Friday, March 28, 2008

Rites de Passage...


The daily drift of junk mail rested on the coffee table. Near the pesky paper pyramid, stood a smaller stack of two library books, two monographs memorializing particular experiences of life after chemo...for breast cancer cancer survivors. I glanced at the covers, and read the commentaries on the back cover. I opened the red softcover volume and peeked inside...a list stared back at me, a list of how to celebrate the end of your treatments. Walk on a beach, and contemplate the eternal by staring at the oceanic horizon. Place all of your empty pill vials on your driveway and run them over with your car. Host a gathering, ask your friends to bring tulip bulbs, and plant them as symbol of a hopeful future. The suggestions ranged from exalting the endless, to indulging the whimsical, to a botanic domestication of uncertainty. A few sentences down the page cautioned...it may take several weeks after your last chemo treatment to feel rejuvenated. The caveat is accurate.

Her circadian rhythms are still calibrated by the cytotoxic cocktail delivered almost a week ago. The usual side effects, sensing their imminent eviction, impose themselves upon the biological theater...a festive and most unwelcome curtain call. Nausea...takes a few too many bows and lingers on the stage for the past few days. Irritability and exhaustion...duel each other in an attempt to seize a few rays of the remaining limelight. Her follow-up appointment in a week or two will complete this performance...chemo closure to the tune of an oncologist's applause. No refunds allowed.

While she devoured her new library acquisitions, I dined on a different genre of recitation. Eduardo Galeano's Walking Words (1995) served up a satisfying safe harbor of fiction. Thumbing through the dog-eared pages, I reacquainted myself with traces I had left behind. One of my favorites recounts how a man "...searches in vain for the word that slipped away as he was about to say it. It was right on the tip of his tongue. Where did it go?" Galeano sews up the playful prose with a few questions. "Is there a place for all the words that don't want to stay? A kingdom of lost words? These words that escape, were do they lie in wait?"

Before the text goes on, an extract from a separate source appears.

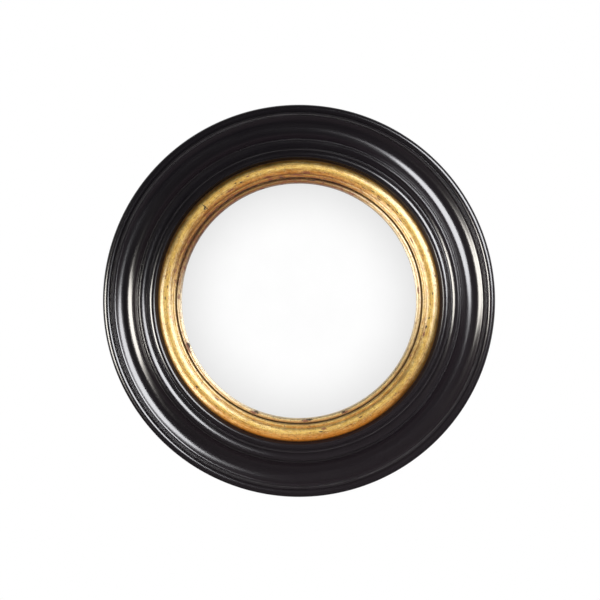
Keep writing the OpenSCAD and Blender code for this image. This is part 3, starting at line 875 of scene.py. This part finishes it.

I dissolve myself in different riddles and dwell on the currency of chemotherapy-induced irritability...a coinage minted from toxins and stamped with abrading phrases. Fortunately, this legal (un)tender speech lost much of its value with repetition...a devaluation of meaning...hyperinflation of a different sort. What will I do with all this worthless wordage? Is there a space for all the words that shouldn't have been said? What will be my ceremony to mark the transition into this post-chemo era? Walk on the beach and bury my journal in the sand? Place it on the driveway and run it over with the car? Plant it in the garden, and imagine a tree bearing rant-flavored fruit? I abhor the randomness of chemo-induced irritability...its artificiality...its poisonous prose born from the body's reflex to erupt, eradicate and expel the toxic elixir. Irritability infused by cytotoxins is indecipherable. Is there a ritual space for all the events that needn't be exalted? An ethnography of lost rituals? These rituals that abate, where do they lie inchoate?

3 comments:

David said...

What do you do with those words?

You write a book about your shared experience, a gift to others, even those who did not directly endure.

You're an amazing writer. It would be a wonderful book. MANY would read it. You could all take an incredible vacation with the royalties :) - Round the world.

Please consider it.

Anonymous said...

I agree with David!!! From Sunny Arizona 85 degrees know you are all loved BUNCHES!!!

Motownrunner said...

i agree too. please make a stop in michigan when you go around the world.